## Start
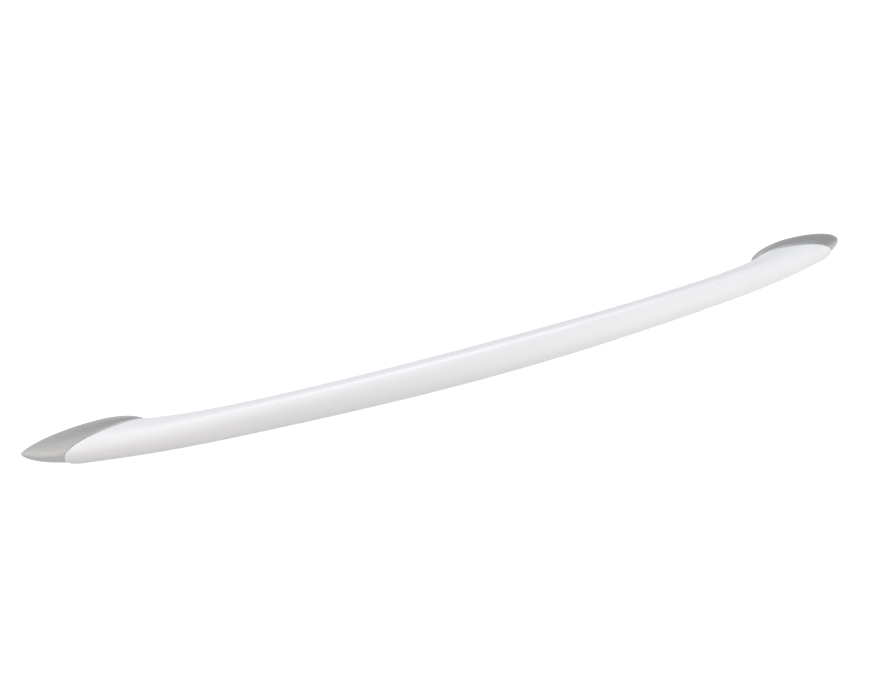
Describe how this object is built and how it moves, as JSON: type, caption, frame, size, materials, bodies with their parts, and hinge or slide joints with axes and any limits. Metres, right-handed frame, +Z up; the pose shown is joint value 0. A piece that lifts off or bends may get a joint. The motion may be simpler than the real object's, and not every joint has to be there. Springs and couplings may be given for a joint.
{
  "type": "oven door handle",
  "caption": "Slender bowed grip bar on two slanting end caps with leaf-shaped feet, fixed to an oven door by screws from inside.",
  "frame": {"origin": "on the door's face, halfway between the two fixing screws", "axes": "+X along the handle to its right end, +Y into the door, +Z up; the grip stands out towards -Y"},
  "size_m": [0.54, 0.0376, 0.0194],
  "materials": {
    "white_plastic": "white moulded plastic, satin gloss",
    "silver_plastic": "moulded plastic with silver-grey satin paint",
    "brass": "turned brass",
    "zinc_plated_steel": "zinc plated steel"
  },
  "bodies": {
    "root": {"grip_bar": "white_plastic", "left_end_cap": "silver_plastic", "right_end_cap": "silver_plastic", "left_threaded_insert": "brass", "right_threaded_insert": "brass", "left_cap_screw": "zinc_plated_steel", "right_cap_screw": "zinc_plated_steel"}
  },
  "joints": []
}
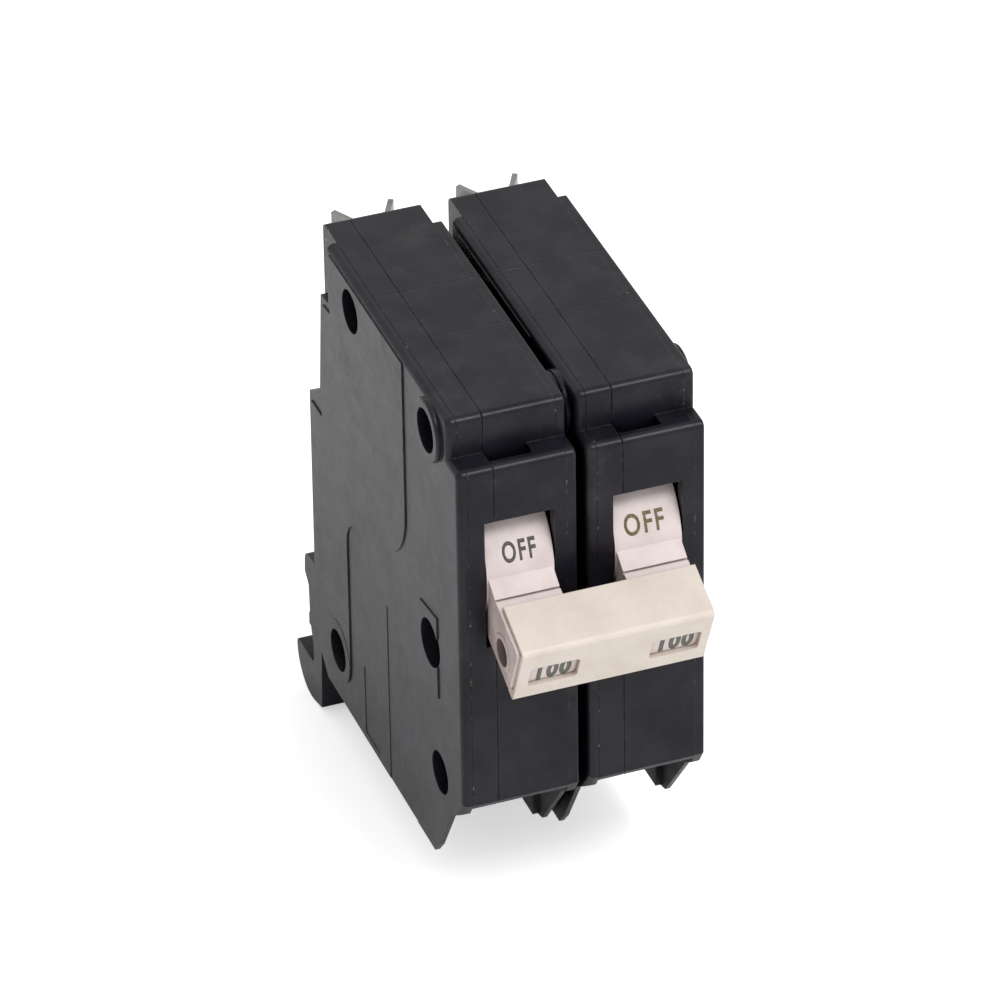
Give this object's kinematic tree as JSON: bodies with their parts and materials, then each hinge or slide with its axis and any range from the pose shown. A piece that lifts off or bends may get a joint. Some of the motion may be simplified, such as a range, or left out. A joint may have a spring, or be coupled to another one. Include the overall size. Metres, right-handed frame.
{
  "type": "plug-on circuit breaker",
  "caption": "Plug-on miniature circuit breaker with tied toggle handles, thermal-magnetic trip, rear stab jaws and rail hooks.",
  "frame": {"origin": "seat of the rail hooks, midway between the poles", "axes": "+Z points at the end with the stab jaws, +Y into the panel, +X across the poles; the handles are on the -Y face"},
  "size_m": [0.0382, 0.0852, 0.0875],
  "materials": {
    "case_black": "semi-matt moulded phenolic, slight blue cast, scuffed",
    "handle_white": "satin off-white moulded plastic",
    "tie_beige": "satin warm off-white moulded plastic",
    "steel": "plain steel, lightly oiled",
    "zinc_steel": "bright zinc-plated steel",
    "copper": "bare copper",
    "tinned_copper": "tinned copper",
    "silver": "silver contact alloy",
    "bimetal_strip": "rolled bimetal strip",
    "fibre": "red-brown vulcanised fibre",
    "trip_bar_plastic": "moulded nylon",
    "braid": "stranded bare copper"
  },
  "bodies": {
    "case": {"case_rivets": "zinc_steel", "left_base_shell": "case_black", "left_cover_shell": "case_black", "left_fixed_contact": "silver", "left_line_strip": "copper", "left_line_jaw": "tinned_copper", "left_jaw_spring": "steel", "left_arc_plates": "steel", "left_arc_frame": "fibre", "left_magnet_yoke": "steel", "left_bimetal": "bimetal_strip", "left_calibration_screw": "zinc_steel", "left_load_strap": "copper", "left_flexible_braid": "braid", "left_terminal_plate": "zinc_steel", "right_base_shell": "case_black", "right_cover_shell": "case_black", "right_fixed_contact": "silver", "right_line_strip": "copper", "right_line_jaw": "tinned_copper", "right_jaw_spring": "steel", "right_arc_plates": "steel", "right_arc_frame": "fibre", "right_magnet_yoke": "steel", "right_bimetal": "bimetal_strip", "right_calibration_screw": "zinc_steel", "right_load_strap": "copper", "right_flexible_braid": "braid", "right_terminal_plate": "zinc_steel"},
    "handles": {"left_handle": "handle_white", "right_handle": "handle_white", "handle_tie_cap": "tie_beige", "handle_tie_pin": "zinc_steel"},
    "left_contact_arm": {"left_contact_arm": "copper", "left_moving_contact": "silver"},
    "left_cradle": {"left_trip_cradle": "steel", "left_toggle_spring": "zinc_steel"},
    "left_armature": {"left_armature": "steel"},
    "left_clamp": {"left_pressure_plate": "zinc_steel"},
    "left_screw": {"left_terminal_screw": "zinc_steel"},
    "right_contact_arm": {"right_contact_arm": "copper", "right_moving_contact": "silver"},
    "right_cradle": {"right_trip_cradle": "steel", "right_toggle_spring": "zinc_steel"},
    "right_armature": {"right_armature": "steel"},
    "right_clamp": {"right_pressure_plate": "zinc_steel"},
    "right_screw": {"right_terminal_screw": "zinc_steel"},
    "trip_bar": {"common_trip_bar": "trip_bar_plastic"}
  },
  "joints": [
    {"name": "handle_throw", "type": "hinge", "parent": "case", "child": "handles", "pos_m": [0, -0.0554, 0.05345], "axis": [-1, 0, 0], "range_deg": [0, 47.2]},
    {"name": "left_arm_swing", "type": "hinge", "parent": "handles", "child": "left_contact_arm", "pos_m": [-0.00953, -0.04899, 0.05625], "axis": [1, 0, 0], "range_deg": [0, 71.2]},
    {"name": "left_cradle_release", "type": "hinge", "parent": "case", "child": "left_cradle", "pos_m": [-0.00953, -0.0414, 0.03005], "axis": [1, 0, 0], "range_deg": [0, 30], "deforming": ["left_toggle_spring"]},
    {"name": "left_armature_pull", "type": "hinge", "parent": "case", "child": "left_armature", "pos_m": [-0.00953, -0.0222, 0.04225], "axis": [1, 0, 0], "range_deg": [0, 2.5]},
    {"name": "left_clamp_travel", "type": "slide", "parent": "case", "child": "left_clamp", "axis": [0, 0.7071, 0.7071], "range_m": [0, 0.0023]},
    {"name": "left_screw_turn", "type": "hinge", "parent": "left_clamp", "child": "left_screw", "pos_m": [-0.00953, -0.0394, 0.01345], "axis": [0, 0.7071, 0.7071], "range_deg": [0, 1036]},
    {"name": "right_arm_swing", "type": "hinge", "parent": "handles", "child": "right_contact_arm", "pos_m": [0.00953, -0.04899, 0.05625], "axis": [1, 0, 0], "range_deg": [0, 71.2]},
    {"name": "right_cradle_release", "type": "hinge", "parent": "case", "child": "right_cradle", "pos_m": [0.00953, -0.0414, 0.03005], "axis": [1, 0, 0], "range_deg": [0, 30], "deforming": ["right_toggle_spring"]},
    {"name": "right_armature_pull", "type": "hinge", "parent": "case", "child": "right_armature", "pos_m": [0.00953, -0.0222, 0.04225], "axis": [1, 0, 0], "range_deg": [0, 2.5]},
    {"name": "right_clamp_travel", "type": "slide", "parent": "case", "child": "right_clamp", "axis": [0, 0.7071, 0.7071], "range_m": [0, 0.0023]},
    {"name": "right_screw_turn", "type": "hinge", "parent": "right_clamp", "child": "right_screw", "pos_m": [0.00953, -0.0394, 0.01345], "axis": [0, 0.7071, 0.7071], "range_deg": [0, 1036]},
    {"name": "common_trip", "type": "hinge", "parent": "case", "child": "trip_bar", "pos_m": [0, -0.0284, 0.02505], "axis": [-1, 0, 0], "range_deg": [0, 10]}
  ],
  "couplings": [
    {"joint": "left_arm_swing", "follows": "handle_throw", "ratio": 1.5085},
    {"joint": "left_screw_turn", "follows": "left_clamp_travel", "rad_per_m": 7854},
    {"joint": "right_arm_swing", "follows": "handle_throw", "ratio": 1.5085},
    {"joint": "right_screw_turn", "follows": "right_clamp_travel", "rad_per_m": 7854},
    {"joint": "right_cradle_release", "follows": "left_cradle_release", "ratio": 1},
    {"joint": "common_trip", "follows": "left_cradle_release", "ratio": 0.33333}
  ]
}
## End
Your task is to give the records above again, exactly.

FINAL ANSWER →
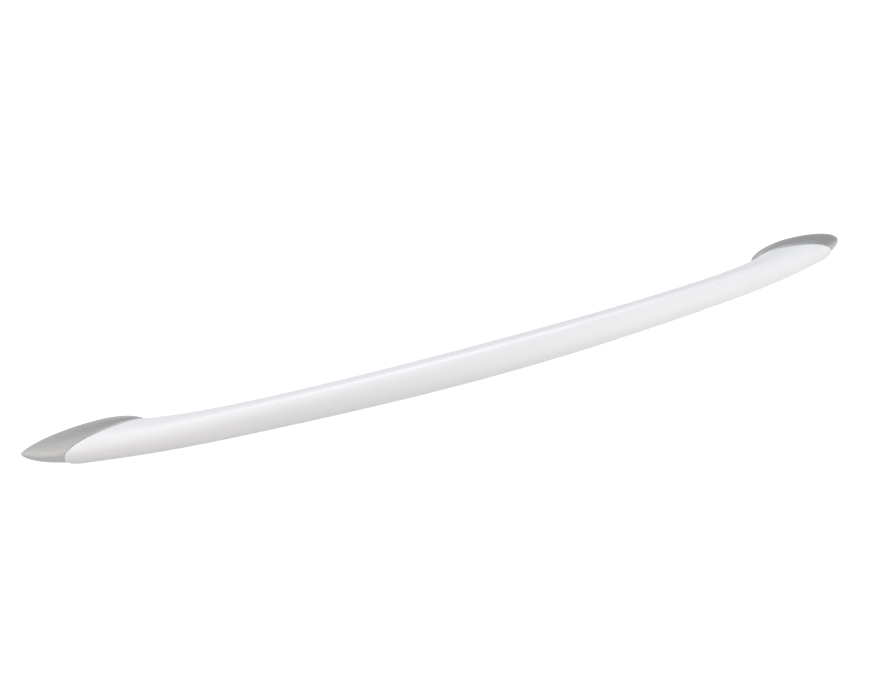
Describe how this object is built and how it moves, as JSON: type, caption, frame, size, materials, bodies with their parts, and hinge or slide joints with axes and any limits. Metres, right-handed frame, +Z up; the pose shown is joint value 0. A piece that lifts off or bends may get a joint. The motion may be simpler than the real object's, and not every joint has to be there. Springs and couplings may be given for a joint.
{
  "type": "oven door handle",
  "caption": "Slender bowed grip bar on two slanting end caps with leaf-shaped feet, fixed to an oven door by screws from inside.",
  "frame": {"origin": "on the door's face, halfway between the two fixing screws", "axes": "+X along the handle to its right end, +Y into the door, +Z up; the grip stands out towards -Y"},
  "size_m": [0.54, 0.0376, 0.0194],
  "materials": {
    "white_plastic": "white moulded plastic, satin gloss",
    "silver_plastic": "moulded plastic with silver-grey satin paint",
    "brass": "turned brass",
    "zinc_plated_steel": "zinc plated steel"
  },
  "bodies": {
    "root": {"grip_bar": "white_plastic", "left_end_cap": "silver_plastic", "right_end_cap": "silver_plastic", "left_threaded_insert": "brass", "right_threaded_insert": "brass", "left_cap_screw": "zinc_plated_steel", "right_cap_screw": "zinc_plated_steel"}
  },
  "joints": []
}
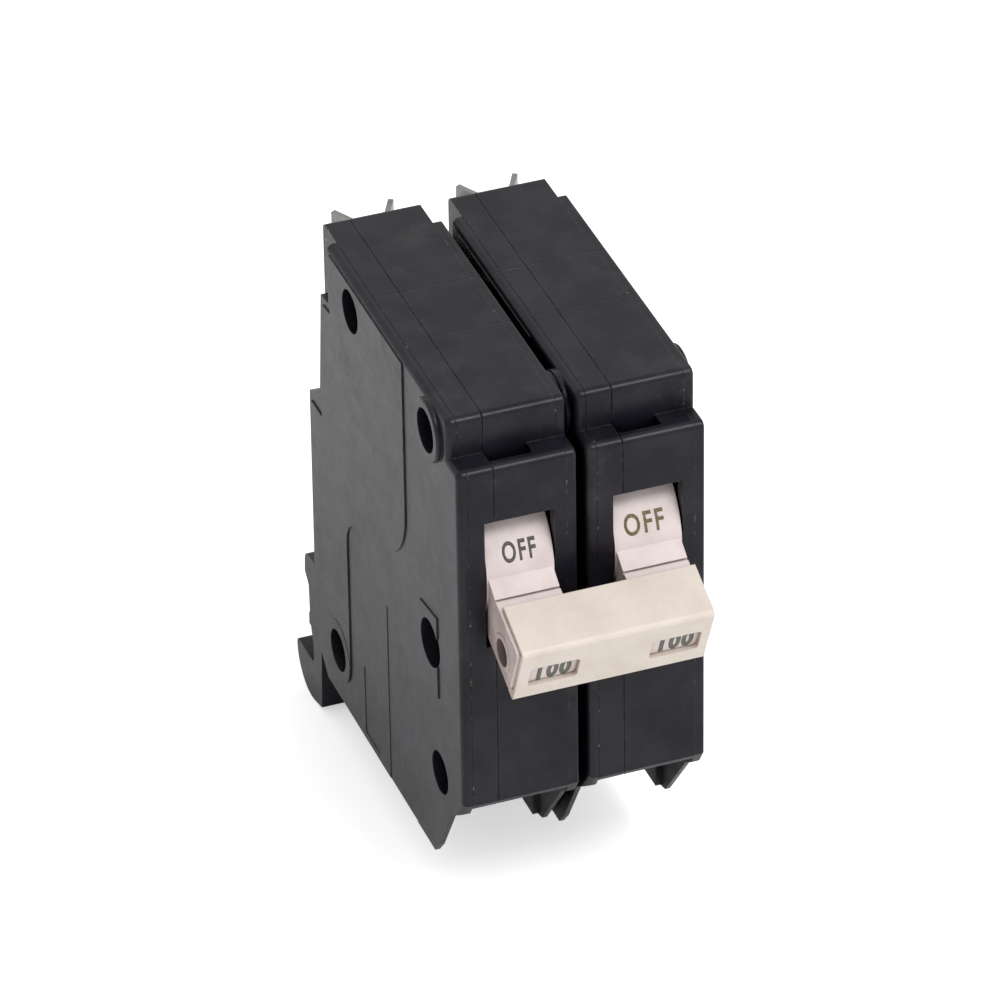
Give this object's kinematic tree as JSON: bodies with their parts and materials, then each hinge or slide with its axis and any range from the pose shown. A piece that lifts off or bends may get a joint. Some of the motion may be simplified, such as a range, or left out. A joint may have a spring, or be coupled to another one. Include the overall size. Metres, right-handed frame.
{
  "type": "plug-on circuit breaker",
  "caption": "Plug-on miniature circuit breaker with tied toggle handles, thermal-magnetic trip, rear stab jaws and rail hooks.",
  "frame": {"origin": "seat of the rail hooks, midway between the poles", "axes": "+Z points at the end with the stab jaws, +Y into the panel, +X across the poles; the handles are on the -Y face"},
  "size_m": [0.0382, 0.0852, 0.0875],
  "materials": {
    "case_black": "semi-matt moulded phenolic, slight blue cast, scuffed",
    "handle_white": "satin off-white moulded plastic",
    "tie_beige": "satin warm off-white moulded plastic",
    "steel": "plain steel, lightly oiled",
    "zinc_steel": "bright zinc-plated steel",
    "copper": "bare copper",
    "tinned_copper": "tinned copper",
    "silver": "silver contact alloy",
    "bimetal_strip": "rolled bimetal strip",
    "fibre": "red-brown vulcanised fibre",
    "trip_bar_plastic": "moulded nylon",
    "braid": "stranded bare copper"
  },
  "bodies": {
    "case": {"case_rivets": "zinc_steel", "left_base_shell": "case_black", "left_cover_shell": "case_black", "left_fixed_contact": "silver", "left_line_strip": "copper", "left_line_jaw": "tinned_copper", "left_jaw_spring": "steel", "left_arc_plates": "steel", "left_arc_frame": "fibre", "left_magnet_yoke": "steel", "left_bimetal": "bimetal_strip", "left_calibration_screw": "zinc_steel", "left_load_strap": "copper", "left_flexible_braid": "braid", "left_terminal_plate": "zinc_steel", "right_base_shell": "case_black", "right_cover_shell": "case_black", "right_fixed_contact": "silver", "right_line_strip": "copper", "right_line_jaw": "tinned_copper", "right_jaw_spring": "steel", "right_arc_plates": "steel", "right_arc_frame": "fibre", "right_magnet_yoke": "steel", "right_bimetal": "bimetal_strip", "right_calibration_screw": "zinc_steel", "right_load_strap": "copper", "right_flexible_braid": "braid", "right_terminal_plate": "zinc_steel"},
    "handles": {"left_handle": "handle_white", "right_handle": "handle_white", "handle_tie_cap": "tie_beige", "handle_tie_pin": "zinc_steel"},
    "left_contact_arm": {"left_contact_arm": "copper", "left_moving_contact": "silver"},
    "left_cradle": {"left_trip_cradle": "steel", "left_toggle_spring": "zinc_steel"},
    "left_armature": {"left_armature": "steel"},
    "left_clamp": {"left_pressure_plate": "zinc_steel"},
    "left_screw": {"left_terminal_screw": "zinc_steel"},
    "right_contact_arm": {"right_contact_arm": "copper", "right_moving_contact": "silver"},
    "right_cradle": {"right_trip_cradle": "steel", "right_toggle_spring": "zinc_steel"},
    "right_armature": {"right_armature": "steel"},
    "right_clamp": {"right_pressure_plate": "zinc_steel"},
    "right_screw": {"right_terminal_screw": "zinc_steel"},
    "trip_bar": {"common_trip_bar": "trip_bar_plastic"}
  },
  "joints": [
    {"name": "handle_throw", "type": "hinge", "parent": "case", "child": "handles", "pos_m": [0, -0.0554, 0.05345], "axis": [-1, 0, 0], "range_deg": [0, 47.2]},
    {"name": "left_arm_swing", "type": "hinge", "parent": "handles", "child": "left_contact_arm", "pos_m": [-0.00953, -0.04899, 0.05625], "axis": [1, 0, 0], "range_deg": [0, 71.2]},
    {"name": "left_cradle_release", "type": "hinge", "parent": "case", "child": "left_cradle", "pos_m": [-0.00953, -0.0414, 0.03005], "axis": [1, 0, 0], "range_deg": [0, 30], "deforming": ["left_toggle_spring"]},
    {"name": "left_armature_pull", "type": "hinge", "parent": "case", "child": "left_armature", "pos_m": [-0.00953, -0.0222, 0.04225], "axis": [1, 0, 0], "range_deg": [0, 2.5]},
    {"name": "left_clamp_travel", "type": "slide", "parent": "case", "child": "left_clamp", "axis": [0, 0.7071, 0.7071], "range_m": [0, 0.0023]},
    {"name": "left_screw_turn", "type": "hinge", "parent": "left_clamp", "child": "left_screw", "pos_m": [-0.00953, -0.0394, 0.01345], "axis": [0, 0.7071, 0.7071], "range_deg": [0, 1036]},
    {"name": "right_arm_swing", "type": "hinge", "parent": "handles", "child": "right_contact_arm", "pos_m": [0.00953, -0.04899, 0.05625], "axis": [1, 0, 0], "range_deg": [0, 71.2]},
    {"name": "right_cradle_release", "type": "hinge", "parent": "case", "child": "right_cradle", "pos_m": [0.00953, -0.0414, 0.03005], "axis": [1, 0, 0], "range_deg": [0, 30], "deforming": ["right_toggle_spring"]},
    {"name": "right_armature_pull", "type": "hinge", "parent": "case", "child": "right_armature", "pos_m": [0.00953, -0.0222, 0.04225], "axis": [1, 0, 0], "range_deg": [0, 2.5]},
    {"name": "right_clamp_travel", "type": "slide", "parent": "case", "child": "right_clamp", "axis": [0, 0.7071, 0.7071], "range_m": [0, 0.0023]},
    {"name": "right_screw_turn", "type": "hinge", "parent": "right_clamp", "child": "right_screw", "pos_m": [0.00953, -0.0394, 0.01345], "axis": [0, 0.7071, 0.7071], "range_deg": [0, 1036]},
    {"name": "common_trip", "type": "hinge", "parent": "case", "child": "trip_bar", "pos_m": [0, -0.0284, 0.02505], "axis": [-1, 0, 0], "range_deg": [0, 10]}
  ],
  "couplings": [
    {"joint": "left_arm_swing", "follows": "handle_throw", "ratio": 1.5085},
    {"joint": "left_screw_turn", "follows": "left_clamp_travel", "rad_per_m": 7854},
    {"joint": "right_arm_swing", "follows": "handle_throw", "ratio": 1.5085},
    {"joint": "right_screw_turn", "follows": "right_clamp_travel", "rad_per_m": 7854},
    {"joint": "right_cradle_release", "follows": "left_cradle_release", "ratio": 1},
    {"joint": "common_trip", "follows": "left_cradle_release", "ratio": 0.33333}
  ]
}